Stated goal → Set down the lines from the one containing "turn.angle = 2 * math.pi" to the one containing "obj.data.transform(world)", both lines included, exactly as they stand and with no other lines.

Data provided →
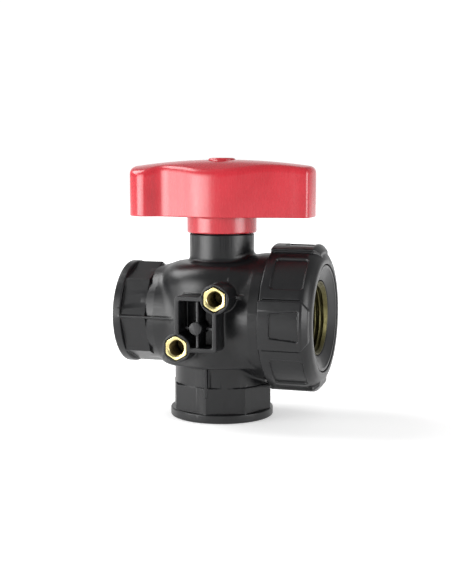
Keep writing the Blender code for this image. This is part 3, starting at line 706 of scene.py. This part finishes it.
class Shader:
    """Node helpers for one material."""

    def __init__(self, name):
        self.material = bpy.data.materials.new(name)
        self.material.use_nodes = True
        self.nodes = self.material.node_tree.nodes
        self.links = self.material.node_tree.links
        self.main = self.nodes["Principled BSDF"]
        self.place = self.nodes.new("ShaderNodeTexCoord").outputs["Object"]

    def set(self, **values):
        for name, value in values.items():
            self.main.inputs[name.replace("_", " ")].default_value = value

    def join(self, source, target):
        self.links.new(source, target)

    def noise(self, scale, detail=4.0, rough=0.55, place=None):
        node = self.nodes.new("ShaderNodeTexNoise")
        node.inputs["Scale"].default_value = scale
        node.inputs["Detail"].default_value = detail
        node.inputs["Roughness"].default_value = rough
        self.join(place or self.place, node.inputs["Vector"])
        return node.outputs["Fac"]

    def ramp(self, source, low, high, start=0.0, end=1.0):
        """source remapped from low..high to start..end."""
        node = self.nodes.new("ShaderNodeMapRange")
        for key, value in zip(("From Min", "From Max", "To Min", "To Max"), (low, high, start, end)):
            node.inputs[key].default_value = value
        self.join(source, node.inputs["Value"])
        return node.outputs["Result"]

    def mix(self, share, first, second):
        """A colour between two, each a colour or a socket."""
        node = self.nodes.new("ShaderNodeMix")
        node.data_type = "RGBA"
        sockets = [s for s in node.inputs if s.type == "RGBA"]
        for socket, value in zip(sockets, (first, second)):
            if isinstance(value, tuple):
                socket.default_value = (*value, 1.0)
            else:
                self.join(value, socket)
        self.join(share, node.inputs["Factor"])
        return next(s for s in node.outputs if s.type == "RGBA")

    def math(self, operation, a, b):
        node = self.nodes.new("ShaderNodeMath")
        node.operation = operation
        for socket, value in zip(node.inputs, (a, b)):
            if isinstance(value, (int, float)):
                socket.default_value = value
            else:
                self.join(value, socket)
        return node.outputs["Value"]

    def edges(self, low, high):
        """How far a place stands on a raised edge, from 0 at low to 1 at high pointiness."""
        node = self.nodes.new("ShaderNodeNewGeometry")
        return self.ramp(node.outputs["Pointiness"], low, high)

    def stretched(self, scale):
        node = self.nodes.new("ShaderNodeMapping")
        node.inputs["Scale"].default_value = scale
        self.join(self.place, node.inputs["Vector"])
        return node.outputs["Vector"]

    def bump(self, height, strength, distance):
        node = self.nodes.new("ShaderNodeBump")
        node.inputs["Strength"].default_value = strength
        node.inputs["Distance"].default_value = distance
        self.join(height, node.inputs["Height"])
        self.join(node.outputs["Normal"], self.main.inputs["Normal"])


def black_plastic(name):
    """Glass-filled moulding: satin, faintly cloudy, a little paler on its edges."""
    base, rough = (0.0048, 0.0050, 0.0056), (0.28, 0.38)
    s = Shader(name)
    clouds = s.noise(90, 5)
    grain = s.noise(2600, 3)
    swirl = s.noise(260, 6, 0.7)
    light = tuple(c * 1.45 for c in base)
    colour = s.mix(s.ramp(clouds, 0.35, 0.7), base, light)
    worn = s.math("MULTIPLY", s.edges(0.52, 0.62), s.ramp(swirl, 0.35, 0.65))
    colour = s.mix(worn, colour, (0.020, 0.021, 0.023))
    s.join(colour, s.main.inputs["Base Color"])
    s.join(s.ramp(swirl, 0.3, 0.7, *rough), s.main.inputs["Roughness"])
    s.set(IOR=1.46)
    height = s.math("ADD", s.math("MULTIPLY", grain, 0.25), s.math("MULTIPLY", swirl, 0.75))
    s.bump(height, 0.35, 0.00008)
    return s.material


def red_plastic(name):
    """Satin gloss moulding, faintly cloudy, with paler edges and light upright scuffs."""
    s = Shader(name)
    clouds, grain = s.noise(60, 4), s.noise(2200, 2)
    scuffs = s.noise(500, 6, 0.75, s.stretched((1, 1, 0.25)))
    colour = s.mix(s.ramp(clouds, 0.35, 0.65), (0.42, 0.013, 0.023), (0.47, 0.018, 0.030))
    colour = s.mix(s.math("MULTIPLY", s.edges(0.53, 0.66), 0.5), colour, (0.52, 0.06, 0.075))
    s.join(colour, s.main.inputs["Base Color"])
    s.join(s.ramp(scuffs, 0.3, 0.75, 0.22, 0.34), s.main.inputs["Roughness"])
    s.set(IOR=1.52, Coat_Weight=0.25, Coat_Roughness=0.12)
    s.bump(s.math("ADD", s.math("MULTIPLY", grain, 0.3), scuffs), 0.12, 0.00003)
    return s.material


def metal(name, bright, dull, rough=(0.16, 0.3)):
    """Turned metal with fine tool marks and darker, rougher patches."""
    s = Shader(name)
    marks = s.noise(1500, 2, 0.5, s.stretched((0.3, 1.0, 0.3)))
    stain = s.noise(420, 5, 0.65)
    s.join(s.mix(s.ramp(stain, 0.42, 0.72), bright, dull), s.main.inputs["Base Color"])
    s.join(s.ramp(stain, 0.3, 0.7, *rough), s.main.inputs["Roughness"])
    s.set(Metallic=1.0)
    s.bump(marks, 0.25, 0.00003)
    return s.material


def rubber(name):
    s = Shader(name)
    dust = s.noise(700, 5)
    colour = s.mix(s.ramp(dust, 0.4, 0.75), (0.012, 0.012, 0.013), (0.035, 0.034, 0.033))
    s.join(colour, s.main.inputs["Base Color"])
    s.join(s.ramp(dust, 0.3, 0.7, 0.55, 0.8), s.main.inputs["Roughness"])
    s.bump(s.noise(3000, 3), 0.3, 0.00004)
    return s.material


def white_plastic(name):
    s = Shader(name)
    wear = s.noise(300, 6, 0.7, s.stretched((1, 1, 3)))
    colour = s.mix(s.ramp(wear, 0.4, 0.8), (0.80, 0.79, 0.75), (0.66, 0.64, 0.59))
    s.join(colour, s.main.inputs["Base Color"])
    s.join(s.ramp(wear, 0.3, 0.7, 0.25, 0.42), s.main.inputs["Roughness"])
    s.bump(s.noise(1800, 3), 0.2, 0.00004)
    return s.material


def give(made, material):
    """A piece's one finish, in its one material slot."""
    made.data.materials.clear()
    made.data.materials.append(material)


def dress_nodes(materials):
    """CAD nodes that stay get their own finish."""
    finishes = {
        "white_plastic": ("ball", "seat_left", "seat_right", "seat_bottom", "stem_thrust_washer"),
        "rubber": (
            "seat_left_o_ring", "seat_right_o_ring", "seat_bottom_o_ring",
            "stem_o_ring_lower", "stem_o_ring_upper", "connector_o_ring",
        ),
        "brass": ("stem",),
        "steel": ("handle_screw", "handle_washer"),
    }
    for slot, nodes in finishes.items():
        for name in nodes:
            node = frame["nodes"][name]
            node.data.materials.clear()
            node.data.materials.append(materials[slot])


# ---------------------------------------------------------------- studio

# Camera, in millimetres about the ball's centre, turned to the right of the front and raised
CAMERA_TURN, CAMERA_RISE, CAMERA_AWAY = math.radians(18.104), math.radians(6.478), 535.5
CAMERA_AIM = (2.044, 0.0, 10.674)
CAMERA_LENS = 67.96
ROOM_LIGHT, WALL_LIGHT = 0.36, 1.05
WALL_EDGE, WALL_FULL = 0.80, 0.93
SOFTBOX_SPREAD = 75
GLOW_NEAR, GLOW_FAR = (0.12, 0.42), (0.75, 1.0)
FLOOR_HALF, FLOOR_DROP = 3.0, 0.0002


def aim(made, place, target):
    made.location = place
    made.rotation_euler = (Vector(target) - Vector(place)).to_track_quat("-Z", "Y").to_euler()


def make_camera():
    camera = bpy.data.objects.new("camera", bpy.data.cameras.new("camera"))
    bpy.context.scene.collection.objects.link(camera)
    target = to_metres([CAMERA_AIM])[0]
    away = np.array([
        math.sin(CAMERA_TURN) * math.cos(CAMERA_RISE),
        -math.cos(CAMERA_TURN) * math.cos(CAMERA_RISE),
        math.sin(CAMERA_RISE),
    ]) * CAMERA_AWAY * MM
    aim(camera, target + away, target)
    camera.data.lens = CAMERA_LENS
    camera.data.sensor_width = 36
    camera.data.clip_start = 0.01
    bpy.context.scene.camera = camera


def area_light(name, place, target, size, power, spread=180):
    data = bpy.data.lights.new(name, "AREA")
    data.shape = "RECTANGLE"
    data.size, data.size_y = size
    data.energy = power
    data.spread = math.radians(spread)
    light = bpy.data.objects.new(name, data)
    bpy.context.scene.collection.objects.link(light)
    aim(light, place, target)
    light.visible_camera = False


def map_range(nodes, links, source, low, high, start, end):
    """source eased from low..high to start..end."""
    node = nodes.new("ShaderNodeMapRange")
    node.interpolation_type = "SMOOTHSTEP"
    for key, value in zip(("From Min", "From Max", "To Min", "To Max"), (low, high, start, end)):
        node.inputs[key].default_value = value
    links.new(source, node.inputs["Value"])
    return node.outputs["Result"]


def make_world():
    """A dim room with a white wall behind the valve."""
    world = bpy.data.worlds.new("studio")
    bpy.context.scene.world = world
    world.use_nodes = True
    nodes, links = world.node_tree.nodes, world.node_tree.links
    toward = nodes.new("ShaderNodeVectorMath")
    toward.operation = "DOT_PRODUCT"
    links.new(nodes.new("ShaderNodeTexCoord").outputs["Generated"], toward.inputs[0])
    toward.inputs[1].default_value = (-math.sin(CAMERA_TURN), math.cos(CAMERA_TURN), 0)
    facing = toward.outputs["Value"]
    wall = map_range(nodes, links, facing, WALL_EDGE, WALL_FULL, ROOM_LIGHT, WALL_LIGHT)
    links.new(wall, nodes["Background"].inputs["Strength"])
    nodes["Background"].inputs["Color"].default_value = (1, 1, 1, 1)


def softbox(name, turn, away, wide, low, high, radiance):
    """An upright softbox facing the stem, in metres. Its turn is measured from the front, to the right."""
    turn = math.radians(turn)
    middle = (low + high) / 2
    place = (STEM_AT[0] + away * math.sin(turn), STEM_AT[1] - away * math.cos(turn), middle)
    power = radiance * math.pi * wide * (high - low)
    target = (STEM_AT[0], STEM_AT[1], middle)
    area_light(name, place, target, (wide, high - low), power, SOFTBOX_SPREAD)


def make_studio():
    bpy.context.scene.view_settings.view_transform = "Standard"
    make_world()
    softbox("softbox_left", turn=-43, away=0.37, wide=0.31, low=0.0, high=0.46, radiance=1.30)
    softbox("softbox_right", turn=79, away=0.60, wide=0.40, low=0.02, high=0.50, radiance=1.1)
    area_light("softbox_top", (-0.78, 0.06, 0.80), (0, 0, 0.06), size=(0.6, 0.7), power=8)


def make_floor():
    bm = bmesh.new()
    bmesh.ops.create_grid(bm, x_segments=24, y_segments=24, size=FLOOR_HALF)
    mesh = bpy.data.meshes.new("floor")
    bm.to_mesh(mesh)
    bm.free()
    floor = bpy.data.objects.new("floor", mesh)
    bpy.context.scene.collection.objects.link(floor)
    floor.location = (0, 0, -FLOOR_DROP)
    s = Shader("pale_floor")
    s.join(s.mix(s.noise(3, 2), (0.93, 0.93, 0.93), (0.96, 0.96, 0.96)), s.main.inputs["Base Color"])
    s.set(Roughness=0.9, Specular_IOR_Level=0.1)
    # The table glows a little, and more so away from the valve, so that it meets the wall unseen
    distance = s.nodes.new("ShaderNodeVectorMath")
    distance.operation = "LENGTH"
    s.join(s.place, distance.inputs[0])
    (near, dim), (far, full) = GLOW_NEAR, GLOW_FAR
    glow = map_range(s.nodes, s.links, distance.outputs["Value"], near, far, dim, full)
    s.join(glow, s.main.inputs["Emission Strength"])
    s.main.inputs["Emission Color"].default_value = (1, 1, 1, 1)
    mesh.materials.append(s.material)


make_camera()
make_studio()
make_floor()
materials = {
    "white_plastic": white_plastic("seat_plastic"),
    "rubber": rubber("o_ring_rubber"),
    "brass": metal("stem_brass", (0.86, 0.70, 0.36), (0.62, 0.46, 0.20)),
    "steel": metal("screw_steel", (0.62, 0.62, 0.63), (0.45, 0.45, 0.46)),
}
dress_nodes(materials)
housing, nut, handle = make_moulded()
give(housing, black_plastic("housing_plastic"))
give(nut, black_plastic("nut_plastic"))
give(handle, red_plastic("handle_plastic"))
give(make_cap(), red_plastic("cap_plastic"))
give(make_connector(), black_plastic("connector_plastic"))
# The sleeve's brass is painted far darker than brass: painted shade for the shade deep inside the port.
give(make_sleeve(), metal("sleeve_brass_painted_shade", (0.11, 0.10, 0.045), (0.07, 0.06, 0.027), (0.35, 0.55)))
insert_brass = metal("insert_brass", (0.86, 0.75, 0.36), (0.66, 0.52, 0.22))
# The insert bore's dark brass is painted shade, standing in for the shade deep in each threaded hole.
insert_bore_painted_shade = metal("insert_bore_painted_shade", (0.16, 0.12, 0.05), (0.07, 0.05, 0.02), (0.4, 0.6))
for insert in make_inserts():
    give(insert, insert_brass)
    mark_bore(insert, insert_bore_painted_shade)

---

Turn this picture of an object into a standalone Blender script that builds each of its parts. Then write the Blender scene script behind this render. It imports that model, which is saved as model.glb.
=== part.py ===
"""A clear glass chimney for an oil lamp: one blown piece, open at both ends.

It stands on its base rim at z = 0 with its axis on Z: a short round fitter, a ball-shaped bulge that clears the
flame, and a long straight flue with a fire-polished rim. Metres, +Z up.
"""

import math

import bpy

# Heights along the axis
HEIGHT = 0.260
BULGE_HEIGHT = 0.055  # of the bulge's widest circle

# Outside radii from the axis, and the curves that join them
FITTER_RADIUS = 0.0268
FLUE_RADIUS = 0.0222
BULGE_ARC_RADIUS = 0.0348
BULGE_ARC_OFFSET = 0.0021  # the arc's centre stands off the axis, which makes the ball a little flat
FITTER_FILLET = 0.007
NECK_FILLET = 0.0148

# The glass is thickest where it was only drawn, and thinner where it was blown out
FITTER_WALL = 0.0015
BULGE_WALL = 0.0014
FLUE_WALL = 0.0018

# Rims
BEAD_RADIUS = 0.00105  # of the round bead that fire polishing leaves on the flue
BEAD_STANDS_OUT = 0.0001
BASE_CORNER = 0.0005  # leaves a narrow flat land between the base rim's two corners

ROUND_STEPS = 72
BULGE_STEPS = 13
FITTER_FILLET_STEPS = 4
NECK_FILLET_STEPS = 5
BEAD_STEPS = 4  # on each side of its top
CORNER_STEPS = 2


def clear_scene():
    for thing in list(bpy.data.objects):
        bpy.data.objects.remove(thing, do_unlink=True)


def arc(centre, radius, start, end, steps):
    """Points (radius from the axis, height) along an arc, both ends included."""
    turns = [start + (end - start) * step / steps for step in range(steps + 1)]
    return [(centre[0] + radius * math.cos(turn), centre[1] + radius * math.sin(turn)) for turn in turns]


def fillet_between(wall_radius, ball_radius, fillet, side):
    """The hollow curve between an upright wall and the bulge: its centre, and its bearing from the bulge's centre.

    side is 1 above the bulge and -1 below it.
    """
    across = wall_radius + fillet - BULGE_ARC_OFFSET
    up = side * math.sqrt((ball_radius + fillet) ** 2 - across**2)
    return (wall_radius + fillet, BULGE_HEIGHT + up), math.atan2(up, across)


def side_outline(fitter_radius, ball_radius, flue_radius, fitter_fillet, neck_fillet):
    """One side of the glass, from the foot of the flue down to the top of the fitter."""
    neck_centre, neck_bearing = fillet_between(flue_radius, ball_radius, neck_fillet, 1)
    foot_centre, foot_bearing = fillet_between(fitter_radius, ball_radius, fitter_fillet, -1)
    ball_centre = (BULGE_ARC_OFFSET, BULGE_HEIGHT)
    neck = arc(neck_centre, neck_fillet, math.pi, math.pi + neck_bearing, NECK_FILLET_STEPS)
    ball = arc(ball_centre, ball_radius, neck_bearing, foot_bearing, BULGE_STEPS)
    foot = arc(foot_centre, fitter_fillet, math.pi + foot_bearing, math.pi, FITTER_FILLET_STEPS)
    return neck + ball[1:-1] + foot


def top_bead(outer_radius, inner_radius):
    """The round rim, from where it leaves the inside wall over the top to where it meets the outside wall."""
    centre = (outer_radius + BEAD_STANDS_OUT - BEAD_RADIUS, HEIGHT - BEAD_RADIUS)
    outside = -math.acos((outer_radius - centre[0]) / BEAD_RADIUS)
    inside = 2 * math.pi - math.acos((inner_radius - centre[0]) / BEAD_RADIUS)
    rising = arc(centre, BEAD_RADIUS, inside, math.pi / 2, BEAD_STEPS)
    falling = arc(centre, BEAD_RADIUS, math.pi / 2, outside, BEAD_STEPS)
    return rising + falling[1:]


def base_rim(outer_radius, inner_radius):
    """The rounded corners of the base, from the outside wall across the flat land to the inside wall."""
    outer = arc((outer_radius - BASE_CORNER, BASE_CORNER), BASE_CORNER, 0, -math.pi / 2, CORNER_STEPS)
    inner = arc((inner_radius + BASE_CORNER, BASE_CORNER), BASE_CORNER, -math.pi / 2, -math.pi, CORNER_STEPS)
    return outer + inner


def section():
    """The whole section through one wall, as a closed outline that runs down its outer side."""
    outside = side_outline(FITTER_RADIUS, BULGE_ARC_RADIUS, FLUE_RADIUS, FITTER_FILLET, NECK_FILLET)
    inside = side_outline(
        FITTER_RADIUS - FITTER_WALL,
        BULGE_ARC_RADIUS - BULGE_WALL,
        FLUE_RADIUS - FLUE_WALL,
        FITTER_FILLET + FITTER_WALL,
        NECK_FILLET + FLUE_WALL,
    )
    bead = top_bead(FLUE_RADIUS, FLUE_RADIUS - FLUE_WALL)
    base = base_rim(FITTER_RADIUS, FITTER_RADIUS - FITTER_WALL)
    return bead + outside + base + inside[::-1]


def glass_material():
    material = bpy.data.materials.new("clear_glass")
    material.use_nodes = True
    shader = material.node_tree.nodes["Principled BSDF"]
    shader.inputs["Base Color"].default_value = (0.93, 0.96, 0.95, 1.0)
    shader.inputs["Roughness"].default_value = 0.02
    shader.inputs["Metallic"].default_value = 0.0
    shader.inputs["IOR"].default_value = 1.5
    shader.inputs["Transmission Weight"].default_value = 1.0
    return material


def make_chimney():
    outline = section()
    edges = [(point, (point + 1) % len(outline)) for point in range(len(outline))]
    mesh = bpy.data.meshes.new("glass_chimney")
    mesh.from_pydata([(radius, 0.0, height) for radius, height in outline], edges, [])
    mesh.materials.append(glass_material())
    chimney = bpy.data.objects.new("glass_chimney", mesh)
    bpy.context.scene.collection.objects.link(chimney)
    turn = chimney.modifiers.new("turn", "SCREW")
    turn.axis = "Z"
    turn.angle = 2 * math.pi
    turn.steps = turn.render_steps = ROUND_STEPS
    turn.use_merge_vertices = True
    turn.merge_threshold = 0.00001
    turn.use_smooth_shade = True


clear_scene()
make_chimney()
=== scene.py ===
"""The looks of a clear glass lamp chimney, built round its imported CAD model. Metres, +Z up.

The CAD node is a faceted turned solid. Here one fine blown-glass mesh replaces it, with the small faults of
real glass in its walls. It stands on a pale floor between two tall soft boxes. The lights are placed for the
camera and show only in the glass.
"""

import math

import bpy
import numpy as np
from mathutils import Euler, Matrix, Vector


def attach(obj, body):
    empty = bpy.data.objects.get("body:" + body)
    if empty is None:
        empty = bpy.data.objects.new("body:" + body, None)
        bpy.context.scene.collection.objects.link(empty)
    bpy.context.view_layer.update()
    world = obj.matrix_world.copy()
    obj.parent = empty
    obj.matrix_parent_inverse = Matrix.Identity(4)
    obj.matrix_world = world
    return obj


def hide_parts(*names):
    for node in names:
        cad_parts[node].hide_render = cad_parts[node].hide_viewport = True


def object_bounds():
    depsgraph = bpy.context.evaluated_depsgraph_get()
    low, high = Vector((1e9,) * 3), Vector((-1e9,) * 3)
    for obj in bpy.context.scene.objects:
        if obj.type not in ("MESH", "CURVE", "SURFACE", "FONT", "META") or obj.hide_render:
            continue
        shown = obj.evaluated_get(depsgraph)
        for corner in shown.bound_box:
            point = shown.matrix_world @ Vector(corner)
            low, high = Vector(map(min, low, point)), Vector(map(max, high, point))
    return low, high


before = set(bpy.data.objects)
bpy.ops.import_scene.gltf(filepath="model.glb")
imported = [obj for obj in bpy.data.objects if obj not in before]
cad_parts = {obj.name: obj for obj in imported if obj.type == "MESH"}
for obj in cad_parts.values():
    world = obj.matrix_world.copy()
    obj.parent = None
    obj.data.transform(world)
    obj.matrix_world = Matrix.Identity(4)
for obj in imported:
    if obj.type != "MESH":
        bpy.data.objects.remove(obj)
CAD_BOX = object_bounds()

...

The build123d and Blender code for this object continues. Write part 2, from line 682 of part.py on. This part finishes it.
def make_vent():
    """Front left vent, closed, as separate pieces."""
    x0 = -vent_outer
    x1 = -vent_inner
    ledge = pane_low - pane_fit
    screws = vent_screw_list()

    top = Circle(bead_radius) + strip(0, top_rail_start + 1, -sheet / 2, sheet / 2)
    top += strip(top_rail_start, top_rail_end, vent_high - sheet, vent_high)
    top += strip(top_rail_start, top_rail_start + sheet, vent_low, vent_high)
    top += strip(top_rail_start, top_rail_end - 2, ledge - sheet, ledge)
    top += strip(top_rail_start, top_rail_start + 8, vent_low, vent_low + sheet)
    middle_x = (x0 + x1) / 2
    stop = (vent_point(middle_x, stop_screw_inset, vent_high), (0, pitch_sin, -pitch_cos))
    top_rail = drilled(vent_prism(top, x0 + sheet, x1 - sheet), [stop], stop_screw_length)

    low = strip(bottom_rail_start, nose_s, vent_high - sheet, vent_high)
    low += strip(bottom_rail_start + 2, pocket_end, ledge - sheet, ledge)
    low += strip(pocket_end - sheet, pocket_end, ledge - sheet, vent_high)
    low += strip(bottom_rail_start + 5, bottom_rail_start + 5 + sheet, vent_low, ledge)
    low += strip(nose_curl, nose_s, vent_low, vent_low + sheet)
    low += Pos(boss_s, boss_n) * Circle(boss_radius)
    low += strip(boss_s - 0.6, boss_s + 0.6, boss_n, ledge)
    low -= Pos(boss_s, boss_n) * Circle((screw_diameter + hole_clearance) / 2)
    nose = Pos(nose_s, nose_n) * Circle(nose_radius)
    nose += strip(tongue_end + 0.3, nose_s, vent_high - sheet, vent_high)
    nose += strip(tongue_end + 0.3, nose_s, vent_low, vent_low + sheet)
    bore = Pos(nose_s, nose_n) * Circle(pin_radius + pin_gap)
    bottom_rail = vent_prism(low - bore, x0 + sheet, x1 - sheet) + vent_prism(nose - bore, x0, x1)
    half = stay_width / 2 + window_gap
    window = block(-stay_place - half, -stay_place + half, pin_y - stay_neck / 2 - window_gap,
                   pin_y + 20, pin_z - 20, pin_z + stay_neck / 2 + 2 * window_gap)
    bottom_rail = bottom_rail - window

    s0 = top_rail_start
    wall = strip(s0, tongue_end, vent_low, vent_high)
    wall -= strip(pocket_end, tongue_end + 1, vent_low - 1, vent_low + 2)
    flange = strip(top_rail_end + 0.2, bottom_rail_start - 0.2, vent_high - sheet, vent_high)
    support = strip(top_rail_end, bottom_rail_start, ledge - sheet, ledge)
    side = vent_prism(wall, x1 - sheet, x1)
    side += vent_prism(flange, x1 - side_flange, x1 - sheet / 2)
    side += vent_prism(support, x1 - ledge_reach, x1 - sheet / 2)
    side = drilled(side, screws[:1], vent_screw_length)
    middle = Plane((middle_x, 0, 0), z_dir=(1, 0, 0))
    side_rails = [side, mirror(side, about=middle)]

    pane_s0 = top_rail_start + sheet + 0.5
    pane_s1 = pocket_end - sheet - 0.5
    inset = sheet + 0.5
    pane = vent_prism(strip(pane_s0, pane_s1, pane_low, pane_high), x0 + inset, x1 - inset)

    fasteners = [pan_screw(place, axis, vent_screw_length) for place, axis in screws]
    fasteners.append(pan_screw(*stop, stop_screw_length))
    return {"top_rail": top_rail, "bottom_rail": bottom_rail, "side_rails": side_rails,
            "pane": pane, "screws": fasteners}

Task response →
    turn.angle = 2 * math.pi
    turn.steps = turn.render_steps = ROUND_STEPS
    turn.use_merge_vertices = True
    turn.merge_threshold = 0.00001
    turn.use_smooth_shade = True


clear_scene()
make_chimney()
=== scene.py ===
"""The looks of a clear glass lamp chimney, built round its imported CAD model. Metres, +Z up.

The CAD node is a faceted turned solid. Here one fine blown-glass mesh replaces it, with the small faults of
real glass in its walls. It stands on a pale floor between two tall soft boxes. The lights are placed for the
camera and show only in the glass.
"""

import math

import bpy
import numpy as np
from mathutils import Euler, Matrix, Vector


def attach(obj, body):
    empty = bpy.data.objects.get("body:" + body)
    if empty is None:
        empty = bpy.data.objects.new("body:" + body, None)
        bpy.context.scene.collection.objects.link(empty)
    bpy.context.view_layer.update()
    world = obj.matrix_world.copy()
    obj.parent = empty
    obj.matrix_parent_inverse = Matrix.Identity(4)
    obj.matrix_world = world
    return obj


def hide_parts(*names):
    for node in names:
        cad_parts[node].hide_render = cad_parts[node].hide_viewport = True


def object_bounds():
    depsgraph = bpy.context.evaluated_depsgraph_get()
    low, high = Vector((1e9,) * 3), Vector((-1e9,) * 3)
    for obj in bpy.context.scene.objects:
        if obj.type not in ("MESH", "CURVE", "SURFACE", "FONT", "META") or obj.hide_render:
            continue
        shown = obj.evaluated_get(depsgraph)
        for corner in shown.bound_box:
            point = shown.matrix_world @ Vector(corner)
            low, high = Vector(map(min, low, point)), Vector(map(max, high, point))
    return low, high


before = set(bpy.data.objects)
bpy.ops.import_scene.gltf(filepath="model.glb")
imported = [obj for obj in bpy.data.objects if obj not in before]
cad_parts = {obj.name: obj for obj in imported if obj.type == "MESH"}
for obj in cad_parts.values():
    world = obj.matrix_world.copy()
    obj.parent = None
    obj.data.transform(world)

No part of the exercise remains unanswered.